§ Goal
Output the data that follows exactly, line for line.

(3D code data)
================================

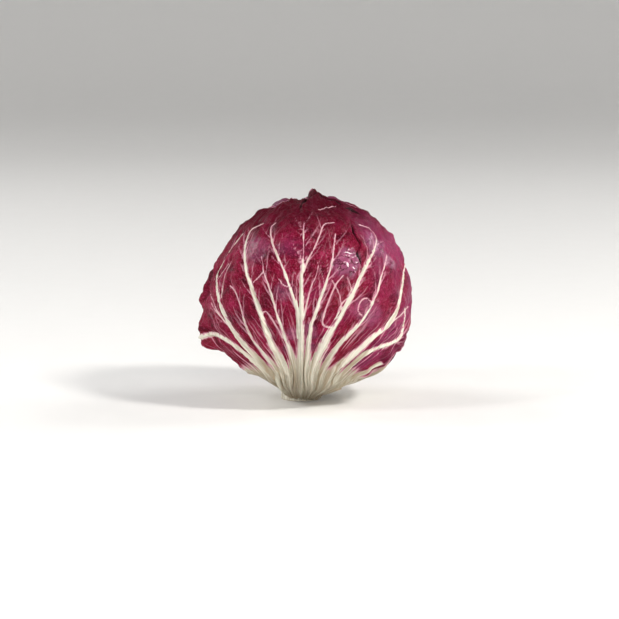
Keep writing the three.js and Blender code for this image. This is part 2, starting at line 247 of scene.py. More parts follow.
def smooth(low, high, x):
    """Eases from 0 where x is low to 1 where it is high."""
    t = np.clip((np.asarray(x, float) - low) / (high - low), 0.0, 1.0)
    return t * t * (3.0 - 2.0 * t)


def mix(a, b, t):
    return a + (b - a) * t


def bell(x, width):
    return np.exp(-((x / width) ** 2))


def through_points(points, x):
    """A curve through a few points, level at each of them."""
    x = np.asarray(x, float)
    y = np.full(x.shape, float(points[0][1]))
    for (x0, y0), (x1, y1) in zip(points, points[1:]):
        y += (y1 - y0) * smooth(x0, x1, x)
    return y


def bumps(x, places):
    """A row of bumps, each with its height, place and spread."""
    return sum(height * bell(x - at, spread) for height, at, spread in places)


def unit(vectors):
    return vectors / np.linalg.norm(vectors, axis=-1, keepdims=True)


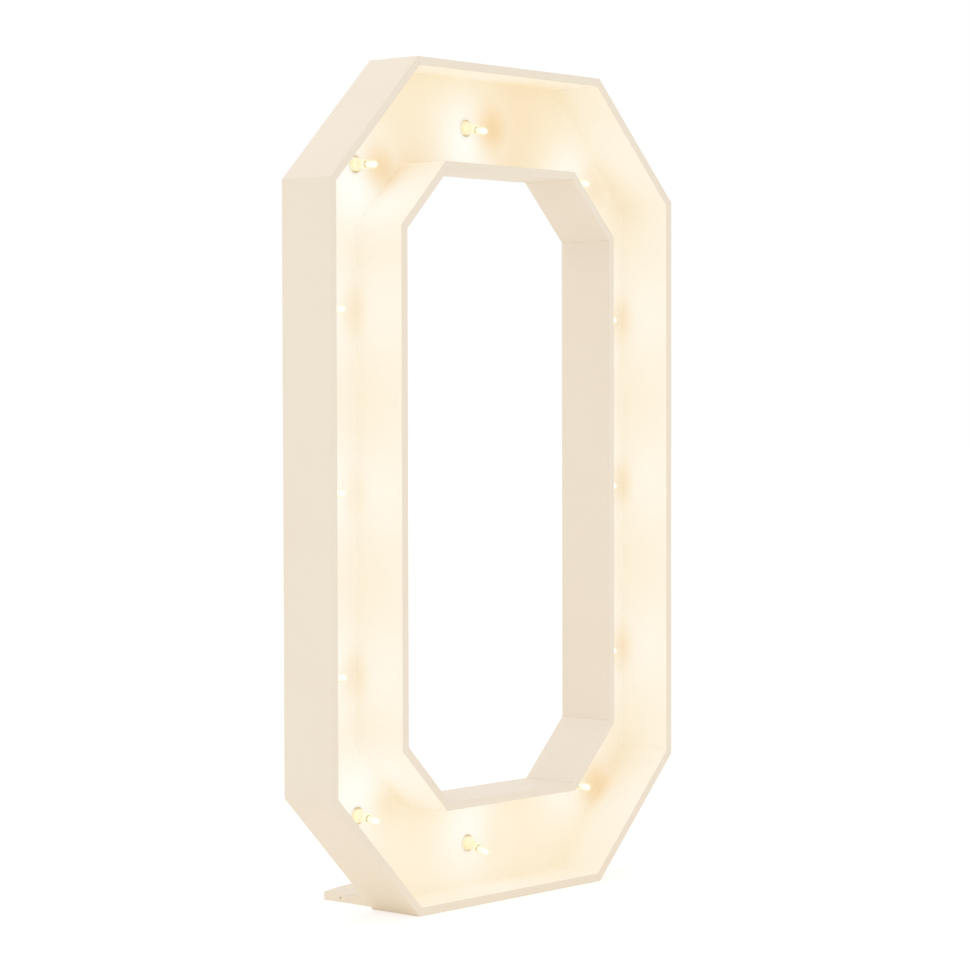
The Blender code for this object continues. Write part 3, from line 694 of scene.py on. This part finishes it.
nut_gold = Finish("nut_gold", Metallic=1.0, Emission_Strength=1.0)
# Painted shade above and below the nut's middle, and a painted highlight glowing at its sides.
off_level = nut_gold.node("Attribute", {"attribute_name": "off_level"}, output="Fac").fade(*NUT_SHADE_FADE)
tarnish = nut_gold.noise(scale=220, detail=3).fade(*NUT_TARNISH_EDGES) * NUT_TARNISH
nut_gold.set(Base_Color=nut_gold.colour("MIX", off_level.most(tarnish), NUT_GOLD, NUT_SHADE_AND_TARNISH))
nut_gold.set(Emission_Color=nut_gold.colour("MIX", off_level, NUT_PAINTED_HIGHLIGHT, DARK))
nut_gold.wear(smoothest=0.24, spread=0.16, scale=900, stretch=(1, 6, 1))
nut_gold.bump(nut_gold.noise(scale=1400), distance=0.00003, strength=0.3)

nut_profile = (
    (GAP, NUT_BORE, SMALL_ROUND), (GAP, NUT_RADIUS), (GAP + NUT_THICKNESS, NUT_RADIUS, NUT_ROUND),
    (GAP + NUT_THICKNESS, NUT_BORE, NUT_BORE_ROUND),
)
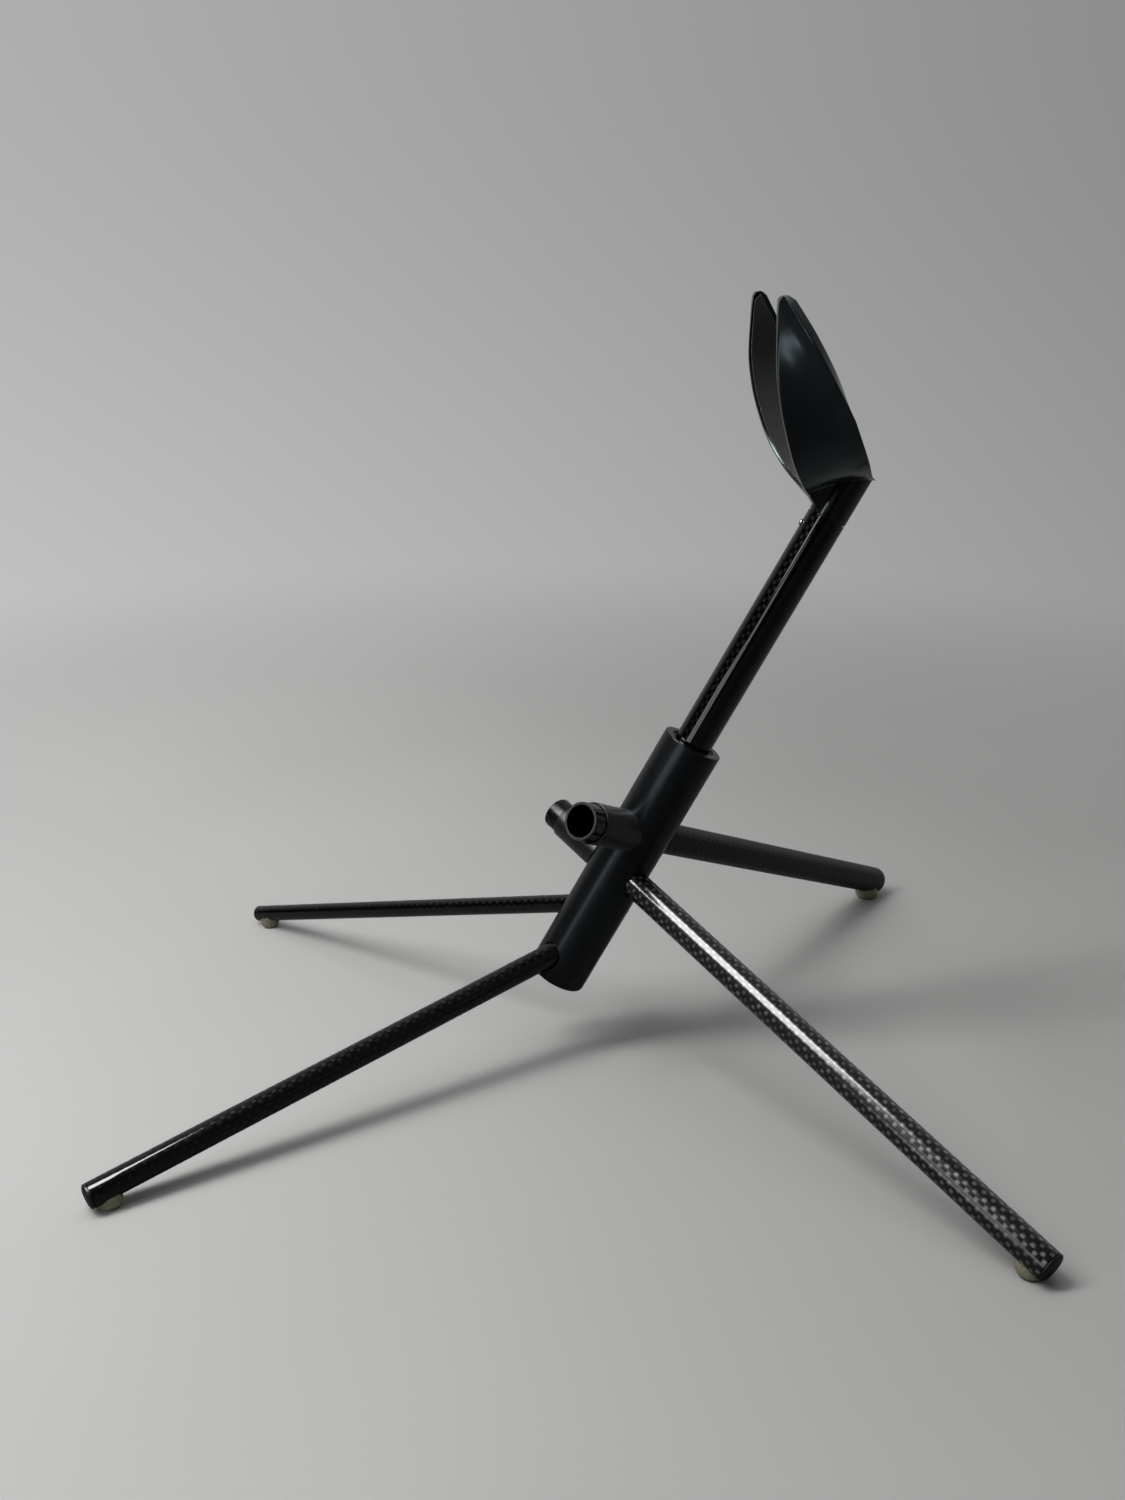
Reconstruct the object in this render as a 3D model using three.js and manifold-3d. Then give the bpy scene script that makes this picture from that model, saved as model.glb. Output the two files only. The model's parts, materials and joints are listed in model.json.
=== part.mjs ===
// A take-apart alto saxophone stand made of carbon-fibre tubes.
// An inclined hub carries four plug-in legs, a mast that ends in a crescent cradle for the bell,
// and two cross tubes whose open ends stand out as a V-shaped rest for the bow.
// Millimetres, +Z up, floor at z = 0. +X is the side the bell points to, +Y is the stand's left.
// The origin is the middle of the footprint, on the floor.
import * as THREE from 'three';
import { mergeVertices } from 'three/addons/utils/BufferGeometryUtils.js';
import Module from 'manifold-3d';

const DEG = Math.PI / 180;
const STAND_X = -2.740; // the hub axis' lower end, from the origin
const STAND_Y = 1.925;
const FIT = 0.3; // running clearance between a tube and its bore, on the radius

// ---- hub: a bored round bar. A station is a distance along its axis from its lower end.
const HUB_LEAN = 28.24 * DEG; // from the vertical, towards +X
const HUB_RADIUS = 13;
const HUB_LENGTH = 122.3;
const HUB_BOTTOM_Z = 32.75; // height of the centre of its lower end
const HUB_BOTTOM_ROUND = 1.2;
const HUB_TOP_CHAMFER = 0.5;
const HUB_SEGMENTS = 40;

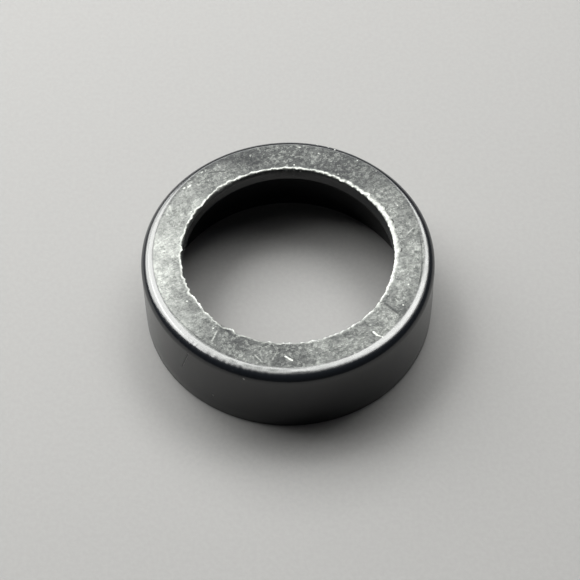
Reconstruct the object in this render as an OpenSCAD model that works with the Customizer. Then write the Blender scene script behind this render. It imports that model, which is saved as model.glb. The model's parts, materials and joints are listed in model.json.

================================

§ Task answer
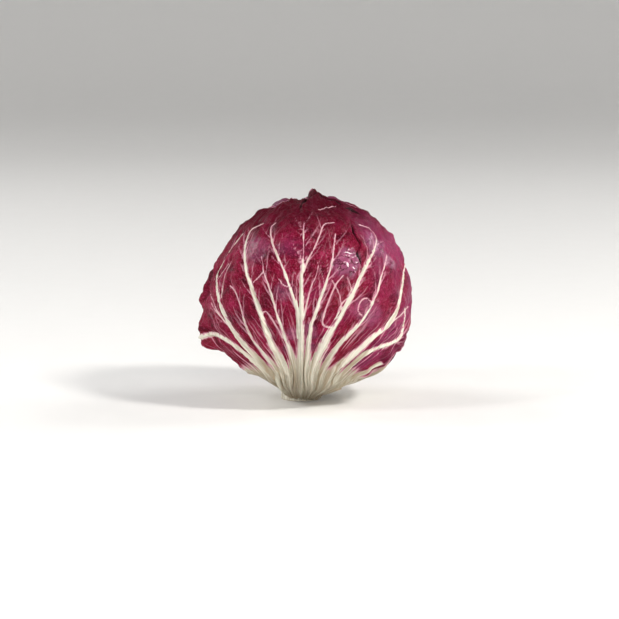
Keep writing the three.js and Blender code for this image. This is part 2, starting at line 247 of scene.py. More parts follow.
def smooth(low, high, x):
    """Eases from 0 where x is low to 1 where it is high."""
    t = np.clip((np.asarray(x, float) - low) / (high - low), 0.0, 1.0)
    return t * t * (3.0 - 2.0 * t)


def mix(a, b, t):
    return a + (b - a) * t


def bell(x, width):
    return np.exp(-((x / width) ** 2))


def through_points(points, x):
    """A curve through a few points, level at each of them."""
    x = np.asarray(x, float)
    y = np.full(x.shape, float(points[0][1]))
    for (x0, y0), (x1, y1) in zip(points, points[1:]):
        y += (y1 - y0) * smooth(x0, x1, x)
    return y


def bumps(x, places):
    """A row of bumps, each with its height, place and spread."""
    return sum(height * bell(x - at, spread) for height, at, spread in places)


def unit(vectors):
    return vectors / np.linalg.norm(vectors, axis=-1, keepdims=True)


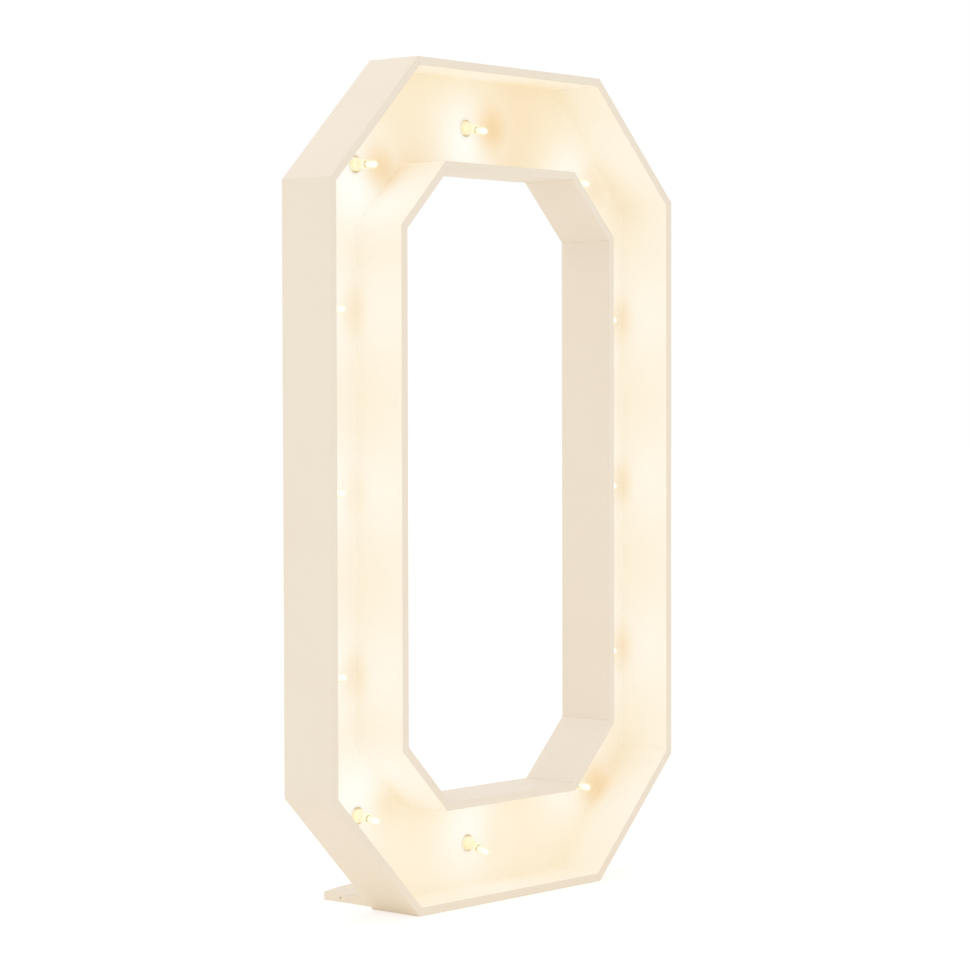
The Blender code for this object continues. Write part 3, from line 694 of scene.py on. This part finishes it.
nut_gold = Finish("nut_gold", Metallic=1.0, Emission_Strength=1.0)
# Painted shade above and below the nut's middle, and a painted highlight glowing at its sides.
off_level = nut_gold.node("Attribute", {"attribute_name": "off_level"}, output="Fac").fade(*NUT_SHADE_FADE)
tarnish = nut_gold.noise(scale=220, detail=3).fade(*NUT_TARNISH_EDGES) * NUT_TARNISH
nut_gold.set(Base_Color=nut_gold.colour("MIX", off_level.most(tarnish), NUT_GOLD, NUT_SHADE_AND_TARNISH))
nut_gold.set(Emission_Color=nut_gold.colour("MIX", off_level, NUT_PAINTED_HIGHLIGHT, DARK))
nut_gold.wear(smoothest=0.24, spread=0.16, scale=900, stretch=(1, 6, 1))
nut_gold.bump(nut_gold.noise(scale=1400), distance=0.00003, strength=0.3)

nut_profile = (
    (GAP, NUT_BORE, SMALL_ROUND), (GAP, NUT_RADIUS), (GAP + NUT_THICKNESS, NUT_RADIUS, NUT_ROUND),
    (GAP + NUT_THICKNESS, NUT_BORE, NUT_BORE_ROUND),
)
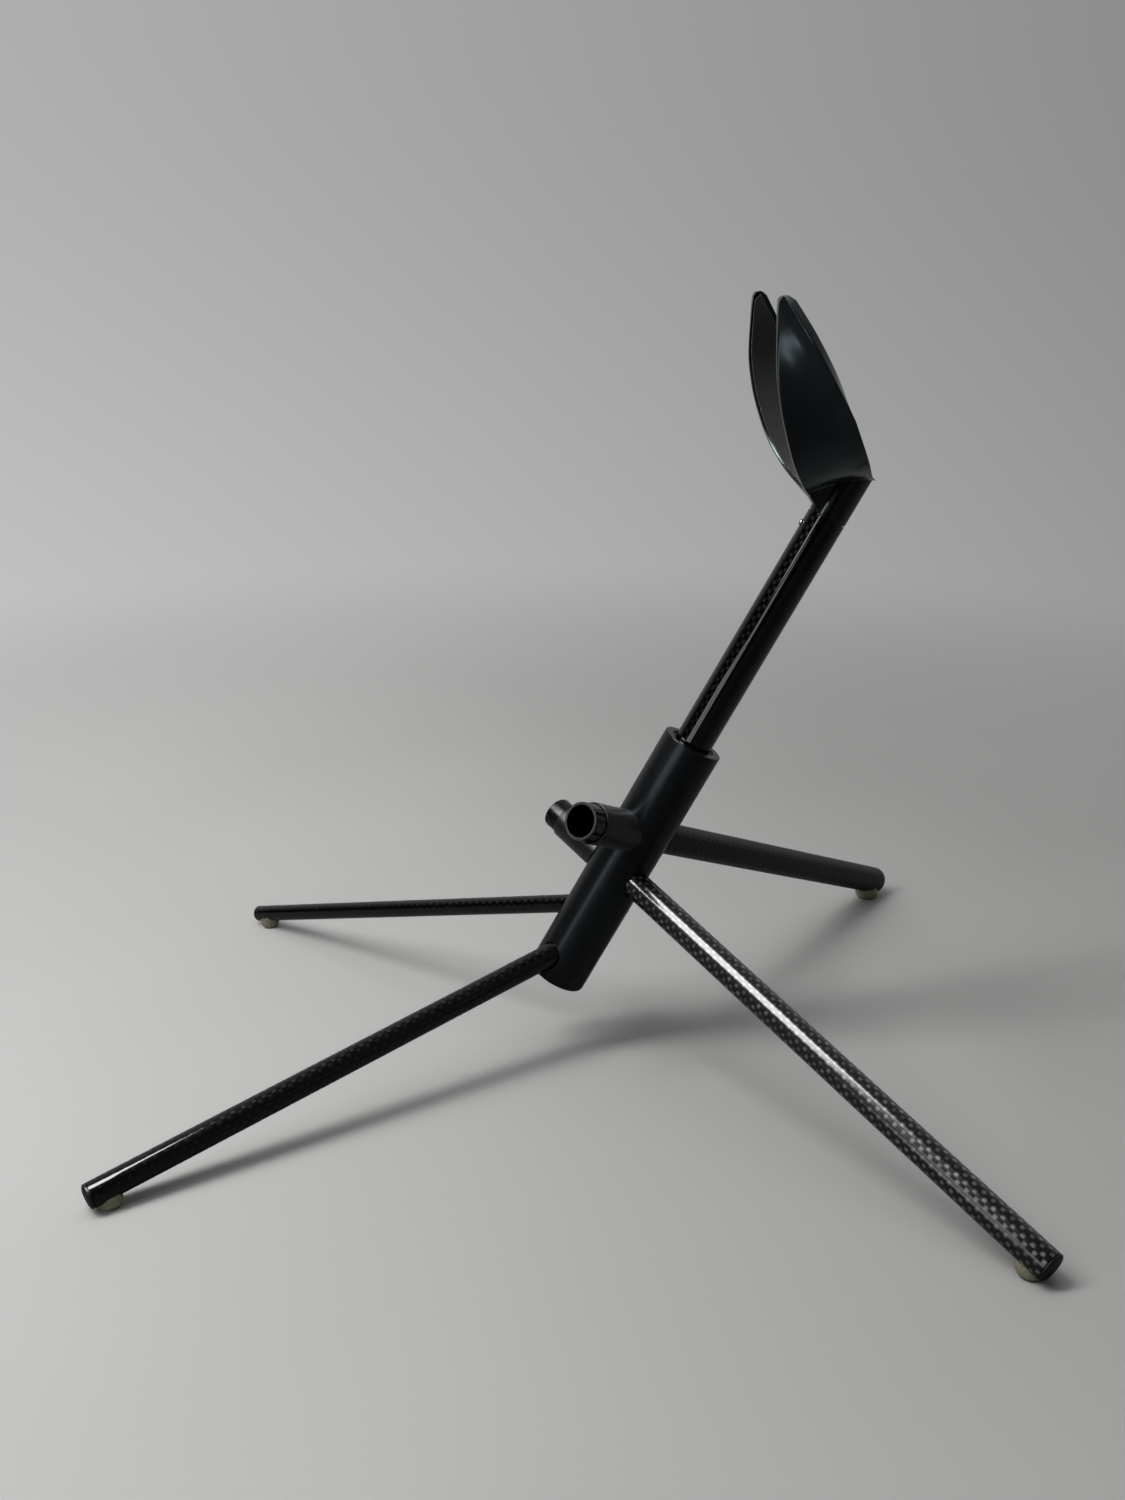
Reconstruct the object in this render as a 3D model using three.js and manifold-3d. Then give the bpy scene script that makes this picture from that model, saved as model.glb. Output the two files only. The model's parts, materials and joints are listed in model.json.
=== part.mjs ===
// A take-apart alto saxophone stand made of carbon-fibre tubes.
// An inclined hub carries four plug-in legs, a mast that ends in a crescent cradle for the bell,
// and two cross tubes whose open ends stand out as a V-shaped rest for the bow.
// Millimetres, +Z up, floor at z = 0. +X is the side the bell points to, +Y is the stand's left.
// The origin is the middle of the footprint, on the floor.
import * as THREE from 'three';
import { mergeVertices } from 'three/addons/utils/BufferGeometryUtils.js';
import Module from 'manifold-3d';

const DEG = Math.PI / 180;
const STAND_X = -2.740; // the hub axis' lower end, from the origin
const STAND_Y = 1.925;
const FIT = 0.3; // running clearance between a tube and its bore, on the radius

// ---- hub: a bored round bar. A station is a distance along its axis from its lower end.
const HUB_LEAN = 28.24 * DEG; // from the vertical, towards +X
const HUB_RADIUS = 13;
const HUB_LENGTH = 122.3;
const HUB_BOTTOM_Z = 32.75; // height of the centre of its lower end
const HUB_BOTTOM_ROUND = 1.2;
const HUB_TOP_CHAMFER = 0.5;
const HUB_SEGMENTS = 40;

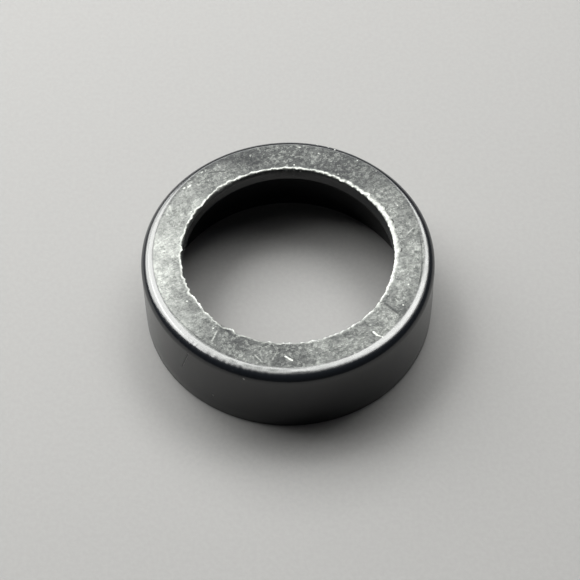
Reconstruct the object in this render as an OpenSCAD model that works with the Customizer. Then write the Blender scene script behind this render. It imports that model, which is saved as model.glb. The model's parts, materials and joints are listed in model.json.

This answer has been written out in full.